All integers from 0 to 2n − 1 are written.
Each integer x is replaced by F(x, n).
Each integer obtained after step 2 is written as a binary string of length n (if the integer has less than n bits, some leading zeroes are added; if the integer has more than n bits, only last n bits are written).
The result of the experiment is a binary string of minimum length, that contains all the strings obtained after step 3 as its substrings.

If you can perform this experiment, maybe you are able to work in Spilkovo too!

Input

The only line contains an integer n (1 ≤ n ≤ 20).

Output

Output the required binary string. If there are several optimal solutions, you may output any of them.

Sample

input	output
1	10

Problem Author: Ilya Kuchumov

题意：给定N，那么对于长度为N的二进制串有2^N种（0,1,2....2^N-1），现在把这些串用二进制表示处理，不满N位的前面补0，现在希望找到最短的字符串S，使得这些二进制串全部是S的字串。

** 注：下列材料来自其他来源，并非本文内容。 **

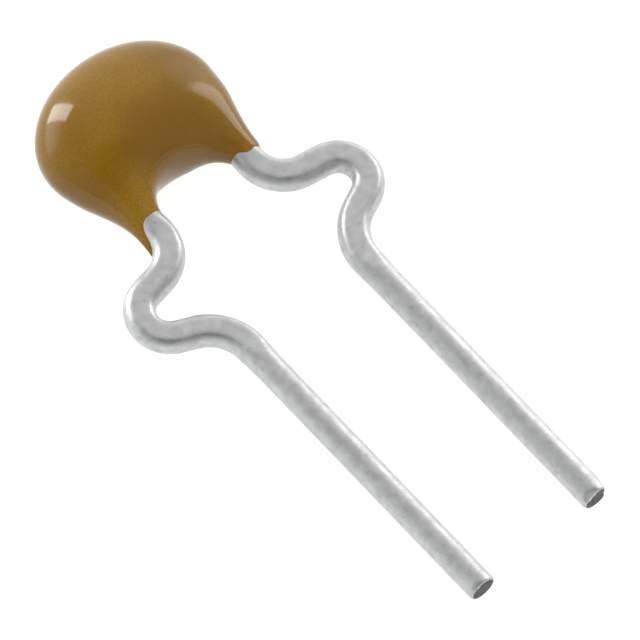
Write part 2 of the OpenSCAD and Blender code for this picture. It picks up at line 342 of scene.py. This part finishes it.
# %% Distance to the coat's skin
coat_w, coat_h, coat_t = 3.43, 2.72, 1.8
coat_fullness, coat_lean, dome_rise, dome_slope = 2.1, -0.1, 1.82, 1.15
arch_r, arch_x, arch_y, arch_blend = 0.455, -0.18, 0.17, 0.4
sleeve_top_r, sleeve_top, sleeve_blend = 0.345, 1.15, 0.5
# Each sleeve: the radius and height of its end, how far it drifts outward, and how much thinner it gets
sleeves = {"left": (0.25, -0.4, 0.16, 3.2), "right": (0.28, 0.24, 0.04, 0)}


def mix(a, b, t):
    return a * (1 - t) + b * t


def soft_min(a, b, k):
    t = np.clip(0.5 + 0.5 * (b - a) / k, 0, 1)
    return mix(b, a, t) - k * t * (1 - t)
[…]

思路：首先题目有个翻转过程，但其实翻转之后这2^N个数依然是对应(0,1,2...2^N-1)，因为他们翻转前两两不同（至少有一位不同），翻转的时候按同样的规则翻转，所以翻转后也两两不同，所以值域不变。所以可以不考虑翻转过程了。然后考虑求S：

有个叫‘德布鲁因序列’的东西：和什么差不多也是包含了所有的字串，但是多一个有环的性质，其答案的长度是2^N；和它的证明相似，但是这里的S无环，所以长度是2^N+N-1。根据其性质，知道‘德布鲁因序列’的数量是阶乘级别的，说明我们暴力求S的话，需要回溯的次数不多，所以N<=20我暴力回溯求S问题不大。

这个‘德布鲁因序列’，我大概看了一下，有些复杂，日后再细看咯。参考：http://www.cocoachina.com/cms/wap.php?action=article&id=21098

事实证明，只花了100ms。。不过应该有更高效的方法。

#include<cmath>
#include<cstdio>
#include<cstdlib>
#include<cstring>
#include<iostream>
#include<algorithm>
using namespace std;
const int maxn=2000000;
int vis[maxn],a[maxn],M,N;
bool dfs(int p,int num){
    if(p==M+1){
        for(int i=1;i<=M;i++) printf("%d",a[i]);
        cout<<endl;
        return true;
    }
    num&=((1<<(N-1))-1); num<<=1;    
    if(!vis[num]){
        vis[num]=1;
        a[p]=0;
        if(dfs(p+1,num)) return true;
        vis[num]=0;
     }
     if(!vis[num+1]){
         vis[num+1]=1;
         a[p]=1;
         if(dfs(p+1,num+1)) return true;
         vis[num+1]=0;
     }
     return false;
}
int main()
{
    cin>>N; M=pow(2,N)+N-1;
    vis[0]=1;  dfs(N+1,0);
    return 0;
}